Much of the Rudd/Gillard inspired education revolution is imported from Britain and the underlying rationale is for increased government intervention and control via bureaucracies and quangos. Copying Britain is understandable given Tony Mackay's involvement with prime minister Tony Blair's favourite think tank Demos and the fact that Tom Bentley, now a senior adviser to Julia Gillard and also with her when she was minister for education, was also involved with Demos as director.

State and territory schools, both government and non-government, are being forced to abide by the dictates of Canberra and ALP-appointed education apparatchiks whether we are talking about the Building the Education Revolution infrastructure program, the national curriculum, national testing or the My School website.

The establishment of AITSL and publication of the National Professional Standards for Teachers are no exception.
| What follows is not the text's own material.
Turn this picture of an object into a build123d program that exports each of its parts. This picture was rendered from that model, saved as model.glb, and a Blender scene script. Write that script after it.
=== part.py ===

Yet there is an alternative. Instead of enforcing a one size-fits-all command and control model, give schools the autonomy and flexibility to design and implement their own approaches to teacher certification and evaluation.

While the Australian Education Union, given its self-interest, opposes giving schools the power to hire, fire and reward teachers, there is increasing evidence that such policies lead to stronger outcomes.

Such freedom explains why Catholic and independent schools, even after adjusting for the socioeconomic profile of students, do so well academically.

Significantly, the British Secretary of Education, Michael Gove, is adopting such an approach in order to rectify the mistakes of the Blair years.

In an interview with Britain's The Guardian, Gove repeated his promise to abolish quangos such as the General Teaching Council for England and the Qualifications and Curriculum Development Agency on the basis that: "There are too many quangos that take up a school's time without leading to any real benefits to standards.

"Teachers tell us that they have to spend hours outside the classroom going to meetings and filling in forms because of bureaucratic requirements. It takes time away from the core purpose of improving learning".